Abstract

The most severe mass extinction in the Phanerozoic in the latest Permian Period (251.9 Ma), has been attributed to environmental effects related to the massive coeval Siberian flood-basalt eruptions. A potential causal link between the eruptions and the marine extinctions arises from lethal global warming from greenhouse-gas emissions and the resulting development of widespread hypoxic conditions in the warm oceans. The 331-m Gartnerkofel-1 core (Carnic Alps, Austria) penetrated the Permian-Triassic boundary interval in a western Tethys shallow carbonate-ramp setting. We calculated U/Th ratios and element-enrichment factors (for U, Cr, V, Co, and Ni) using the previously published raw elemental data from the core.

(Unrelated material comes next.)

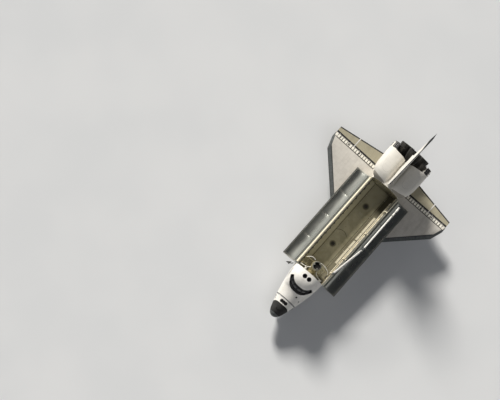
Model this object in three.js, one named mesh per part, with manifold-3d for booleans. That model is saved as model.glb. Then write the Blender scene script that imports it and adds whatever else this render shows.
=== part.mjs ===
// A winged orbiter, parked on its landing gear with its cargo bay doors open and its cargo arm raised.
// Millimetres, +Z up, +X towards the nose, +Y to port, the floor at Z = 0 under the middle of the craft.
// Places are given as the craft's drawings give them: station (inches aft of a datum ahead of the nose),
// side (inches to port of the centreline) and height (inches above the datum plane).
import * as THREE from "three";
import { mergeVertices } from "three/addons/utils/BufferGeometryUtils.js";
import Module from "manifold-3d";

const wasm = await Module();
wasm.setup();

// Driving dimensions
const IN = 25.4;
const GAP = 0.02; // clearance between fixed pieces that meet, 0.5 mm
const SEAT = 0.012; // clearance at a bearing, 0.3 mm
const CLEAR = 0.3; // room at each side of a hinge's knuckle, 7.6 mm
const PARK_PITCH = THREE.MathUtils.degToRad(3.5); // nose-down attitude on the wheels
const BAY = { fore: 582, aft: 1307, half: 93, shelf: 400, floor: 306, floorHalf: 58, chine: 350 };
const BODY = { half: 105, breadth: 400, top: 501, lip: 414, roundTop: 2.3, roundBottom: 6 };
const DOOR = {
  ...{ fore: 584, aft: 1305, hinge: 105, height: 420, thick: 4, low: 417, open: 175.5 },
  hinges: [620, 944, 1269],
  knuckle: { pin: 0.8, barrel: 1.6, room: 5 },
};
const RADIATOR = {
  ...{ stand: 1, thick: 1.5, low: 458, middle: 944.5, fore: 592, aft: 1297, crown: 0.03, pivot: 0.006 },
  hinges: [640, 896],
  knuckle: { pin: 0.4, barrel: 0.9, room: 2.2, wide: 3 },
};
const HINGE = { station: 1397, height: 286, dihedral: Math.tan(THREE.MathUtils.degToRad(3.5)) };
const FIN = { foot: 503, tip: 816, lead: 1280.8, sweep: 1, root: 268.5, slender: 0.507, cut: 1322 };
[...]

These redox-sensitive proxy calculations provide evidence for an ~60-ky long episode of anoxic to euxinic ocean conditions in the shallow western Tethys at the time of the abrupt end-Permian mass extinction (EPME). Subsequent fluctuating dysoxic conditions were coincident with a negative excursion of δ13Ccarb that is estimated to have lasted ~450 ky in the earliest Triassic at the GK-1 site. These findings in a high-deposition-rate section support previous reports of widespread anoxia in the western Tethys, and in the oceans in general, coincident with the EPME and its aftermath.